The South Korean class-conflict dramedy “Parasite” scored a stunning and historic upset at Sunday night’s Oscars, becoming the first wholly foreign-language film to take the Best Picture award.

The South Korean class-conflict dramedy “Parasite” scored a stunning and historic upset at Sunday night’s Oscars, becoming the first wholly foreign-language film to take the Best Picture award.
In another sign of the increasingly global nature of the movie industry, the film by director Bong Joon-ho about two Korean families took four prizes on the night, including the ceremony’s two biggest — best film and best director.
As he accepted the prize for best director, Mr. Bong said that he was a film student in South Korea, his motto was “the most personal is the most creative.”
Breaking from Korean into English, he said the motto “comes from the great Martin Scorsese,” who was nominated in the same category for “The Irishman” and adding that he studied the American master’s films and “just to be nominated” alongside him is “a huge honor. I never thought I would win.”
Mr. Bong led the audience in a standing ovation for Mr. Scorsese. He also told best-director nominee Quentin Tarantino (“Once Upon A Time in Hollywood”) that “I love you” for regularly championing his films when he was an unknown director in South Korea.
In the film’s surprisingly-plotted satire about the rich Kim family and the poor Park family, the latter worm their way into the former’s home in a variety of unscrupulous ways only to find … more than they bargained for.

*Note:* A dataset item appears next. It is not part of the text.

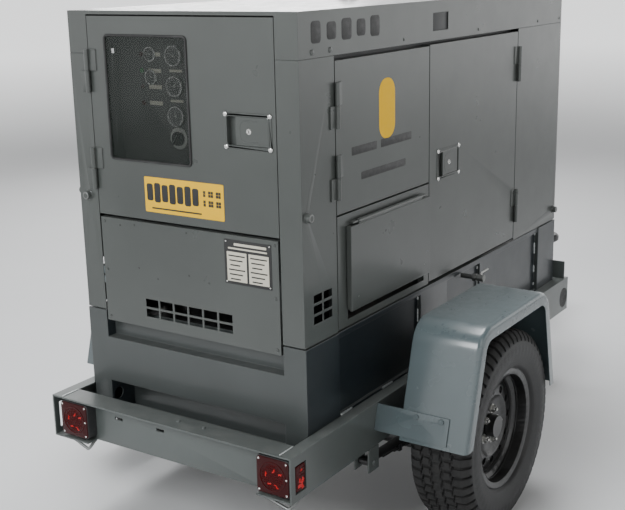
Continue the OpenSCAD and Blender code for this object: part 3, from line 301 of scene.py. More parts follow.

Earlier in the evening, when accepting the first best-script award ever given to an Asian film, Mr. Bong dedicated his first prize of the night to his homeland, perhaps expecting not to be giving too many speeches.
“This is very personal to South Korea. Thank you,” he said, calling it a “great honor” as he switched between English and Korean.
Overall, the film was nominated in six categories, winning best film, best international film, best original script and best director. However, it did not win for production design or editing.
When accepting the best international film award, which was renamed this year from “best foreign-language film,” Mr. Bong noted that “the category has a new name now … I’m so happy to be the first recipient under the new name.”
“I applaud and support the new direction this change symbolizes,” he said of what was not only South Korea’s first win in that category, but also its first nomination.
“Parasite” was the 12th foreign-language film to be nominated for best picture, the previous nominees including such important and historic films as Jean Renoir’s “Grand Illusion” and Ingmar Bergman’s “Cries and Whispers.”
When accepting the Golden Globe for best foreign film last month, Mr. Bong asked the American audience to overcome its legendary aversion of subtitles.
“Once you overcome the one-inch tall barrier of subtitles, you will be introduced to so many more amazing films,” he said.
Three borderline cases have won best picture.
“The Artist” is a French movie in every important respect, but is a silent film with English intertitles and no French dialogue.
The lengthy flashbacks in “The Godfather, Part II” to Vito Corleone’s early years in New York’s Little Italy, which are in Italian, take up around one-quarter to one-third of the running time. But despite that, the American-made film is mostly in English, and Italy would not have been allowed to submit it for best foreign film if it had tried.
And “Slumdog Millionaire” was set in India and Hindi is sometimes spoken, but it was a British production with most of the dialog in English. The film did much more business in India under a Hindi-dubbed version with a translated title.
“Parasite,” on the other hand, is in every meaningful sense a Korean movie from top to bottom.
Mr. Bong has been a favorite of festival and art-house audiences for close to two decades, thanks to such Korean films as “Mother,” “The Host” and “Memories of Murder” and the English-language “Snowpiercer” earlier this decade.